The International Development Association (IDA) will lend Ethiopia $720m to improve road travel between Addis Ababa and Djibouti.
The IDA is the division of the World Bank that deals with very poor countries. It aims to improve the flow of goods and people between Addis and the microstate of Djibouti, Ethiopia’s main outlet to the Indian Ocean and world markets.
The World Bank says the initiative will be “a catalyst for commerce, assisting businesses to trim their overheads and strengthen linkages to regional and global value chains”.
Around 95% of Ethiopia’s external trade uses the Djibouti corridor. The project will see a 150km dirt road between Mieso and Dire Dawa become a four-lane highway. Currently, trucks can’t use this road and must follow a more circuitous route on the A10.
Other elements of the plan include logistics facilities, freight truck terminals, and secondary roads to connect towns and villages to the main corridor.

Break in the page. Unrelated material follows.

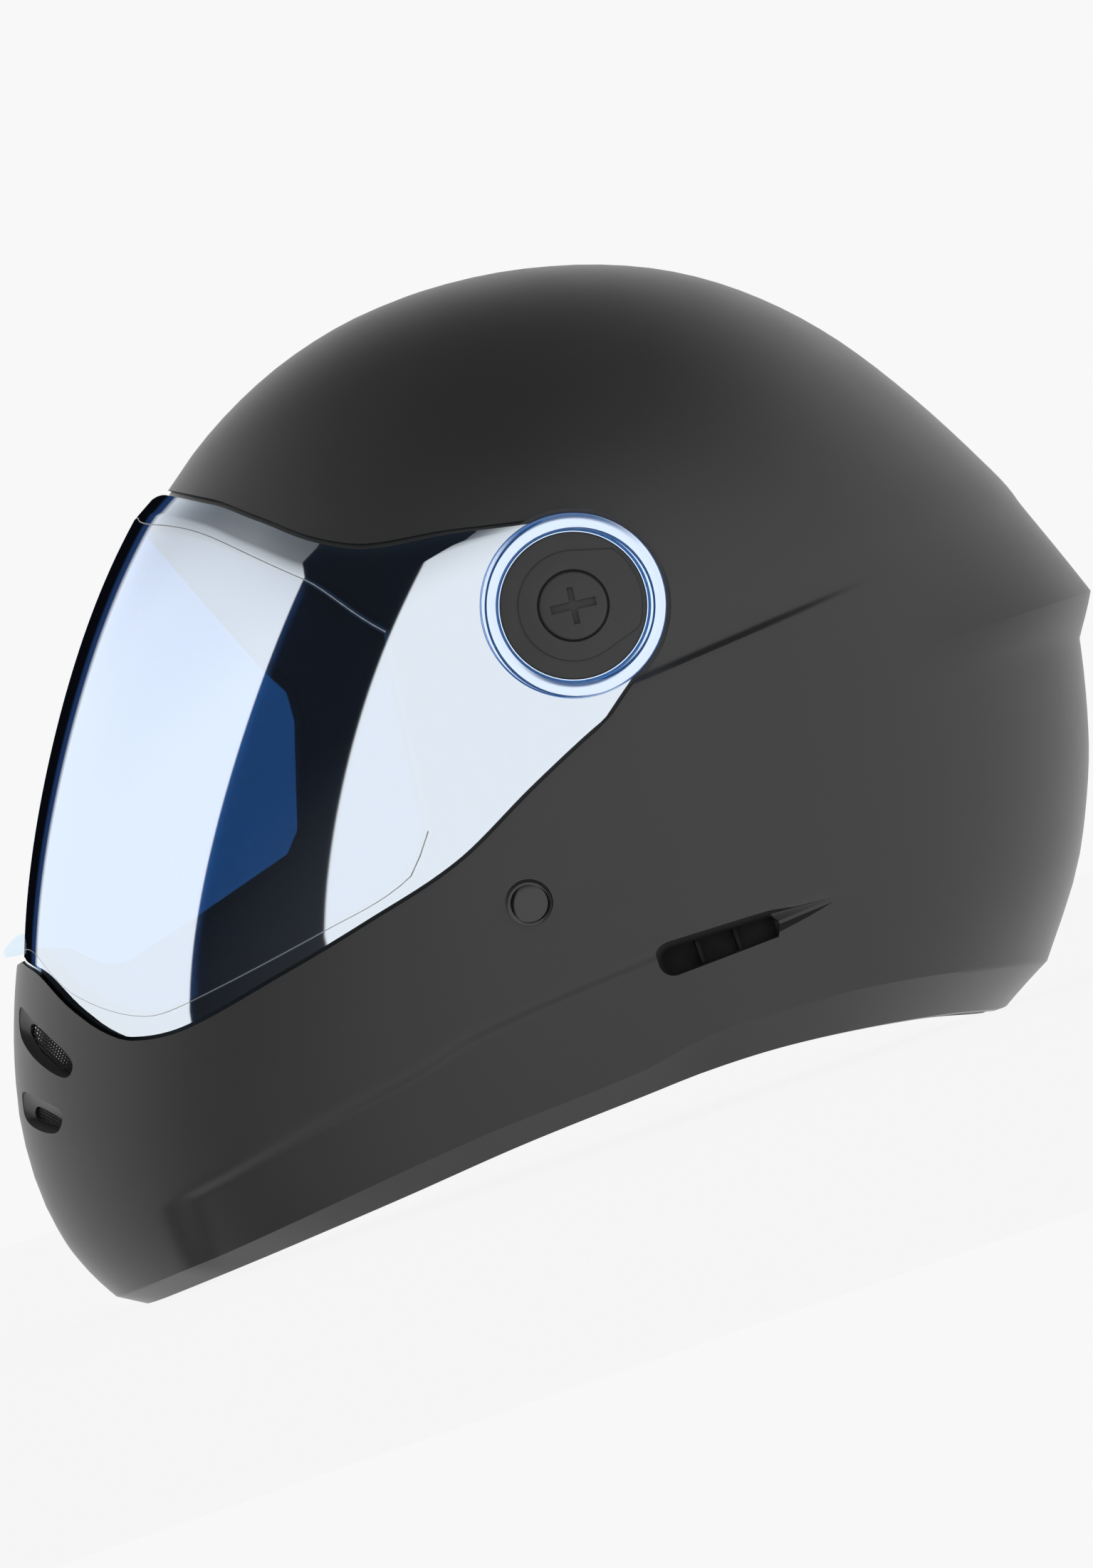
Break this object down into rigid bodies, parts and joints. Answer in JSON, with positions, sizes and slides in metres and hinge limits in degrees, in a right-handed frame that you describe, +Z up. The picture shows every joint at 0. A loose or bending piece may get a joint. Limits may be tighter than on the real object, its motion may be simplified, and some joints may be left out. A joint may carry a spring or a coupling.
{
  "type": "full face helmet",
  "caption": "Full face helmet with a swing-up clear visor, tail ridge, chin bar vents, foam liner, pads and a buckled chin strap.",
  "frame": {"origin": "centre of the footprint on the plane that the rim rests on", "axes": "+Z up, -Y the way the wearer faces, +X the wearer's left"},
  "size_m": [0.2426, 0.3604, 0.2634],
  "materials": {
    "shell": "satin black paint",
    "foam": "moulded black foam",
    "rubber": "black rubber",
    "mesh": "black moulded mesh",
    "black_plastic": "black moulded plastic",
    "cap": "satin black plastic",
    "gloss_black": "gloss black",
    "lining": "dark grey knitted lining over foam",
    "webbing": "black woven webbing",
    "visor": "clear polycarbonate with a silver-blue mirror coating",
    "lens": "clear anti-fog lens",
    "bead": "clear silicone bead",
    "brass": "turned brass",
    "steel": "stamped steel",
    "chrome": "polished steel"
  },
  "bodies": {
    "helmet": {"outer_shell": "shell", "impact_liner": "foam", "chin_bar_liner": "foam", "eye_port_seal": "rubber", "neck_edge_trim": "rubber", "chin_mesh_upper_left": "mesh", "chin_mesh_upper_right": "mesh", "chin_mesh_lower_left": "mesh", "chin_mesh_lower_right": "mesh", "side_vent_left": "black_plastic", "side_vent_right": "black_plastic", "crown_pad": "lining", "neck_roll": "lining", "cheek_pad_left": "lining", "cheek_pad_right": "lining", "pivot_hub_left": "black_plastic", "pivot_hub_right": "black_plastic", "pivot_nut_left": "brass", "pivot_nut_right": "brass", "friction_washer_left": "steel", "friction_washer_right": "steel", "pivot_cap_left": "cap", "pivot_cap_right": "cap", "pivot_screw_left": "cap", "pivot_screw_right": "cap", "strap_rivet_left": "gloss_black", "strap_rivet_right": "gloss_black"},
    "visor": {"visor_shield": "visor", "visor_ring_left": "visor", "visor_ring_right": "visor", "visor_tab": "visor", "anti_fog_lens": "lens", "lens_bead": "bead"},
    "chin_strap": {"strap_hanger_left": "steel", "strap_hanger_right": "steel", "strap_long": "webbing", "strap_short": "webbing", "d_rings": "chrome", "strap_pad_left": "lining", "strap_pad_right": "lining", "strap_stud": "gloss_black"}
  },
  "joints": [
    {"name": "visor_swing", "type": "hinge", "parent": "helmet", "child": "visor", "pos_m": [0, 0.0303, 0.1568], "axis": [-1, 0, 0], "range_deg": [0, 55]},
    {"name": "strap_swing", "type": "hinge", "parent": "helmet", "child": "chin_strap", "pos_m": [0, -0.0113, 0.0771], "axis": [1, 0, 0], "range_deg": [-10, 10]}
  ]
}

Ahmed Shide, Ethiopia’s finance minister, commented: “This project is important to support our commitment to fostering inclusive growth and regional integration, as we are now fully focused on sustaining the growth and reaping the peace dividends.”
Boutheina Guermazi, a World Bank director for regional integration, added that the programme was “one of the priority operations that we are supporting in the Horn to help connect hinterland to ports and markets, and to increase opportunities for regional trade”.